Garrett’s attorney responded:

 

Above is a booking photograph of Garrett taken Oct. 3, 2013 in Utah, where he was charged with fraud and theft by deception. He is currently housed, for the U.S. Marshal’s Service, in a Utah facility.

 

“Even a search of a person, which is physically intrusive, doesn’t reveal as much private information as a search of a cellphone would these days….Almost everything you do is on there.

“There has to be some reasonable restriction or reasonable connection between just allowing a probation officer access to rummage through everything in your life.”

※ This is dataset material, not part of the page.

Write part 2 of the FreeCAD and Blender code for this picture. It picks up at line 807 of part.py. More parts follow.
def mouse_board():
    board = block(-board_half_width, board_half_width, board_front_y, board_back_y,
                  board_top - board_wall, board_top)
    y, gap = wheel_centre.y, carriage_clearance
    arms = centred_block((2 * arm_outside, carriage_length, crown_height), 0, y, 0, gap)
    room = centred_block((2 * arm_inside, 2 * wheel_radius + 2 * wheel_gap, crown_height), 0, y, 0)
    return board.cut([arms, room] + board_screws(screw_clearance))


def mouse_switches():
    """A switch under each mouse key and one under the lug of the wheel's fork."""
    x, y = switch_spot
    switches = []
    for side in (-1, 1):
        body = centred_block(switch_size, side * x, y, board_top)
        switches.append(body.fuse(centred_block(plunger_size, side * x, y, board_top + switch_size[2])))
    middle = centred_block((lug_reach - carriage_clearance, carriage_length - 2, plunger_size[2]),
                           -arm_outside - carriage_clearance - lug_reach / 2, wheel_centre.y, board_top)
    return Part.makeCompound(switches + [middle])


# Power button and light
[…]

Clifton noted that “reasonable suspicion” is not needed for a bodily search of a probationer, and said he doesn’t know why it should be required for examining a device. He added:

 “You expect that a probation officer has better things to do than to rummage through the devices.”

Tanaka said there is particular concern over the monitoring of PCs, likening this to “somebody sitting over your shoulder and watching everything you do on your computer.”

He continued:

“For all we know, the monitoring software sits there and records every keystroke.”

Circuit Judge Richard Paez said it was his impression that the government represented in its briefs that recording of keystrokes would not occur, and he suggested that in light of that, such a restriction be read into the condition.

 However, Peterson later acknowledged that the condition “does allow for keystroke monitoring.”

Clifton observed:

“We now all have in our pockets and purses devices more powerful than could have been imagined a few years ago.”

He asked Peterson:

“Why is it that the fact that he [Garrett] happened to use a computer along the way justifies the level of intrusion provided by these conditions?”

The government lawyer said that Garrett would not be prohibited from using a computer to access the Internet or communicate by email, and would not need prior authorization to use a computer.

Also on the panel is Second Circuit Court of Appeals Judge Barrington Daniels Parker Jr.

The case is United States v. Garrett, 16-50482.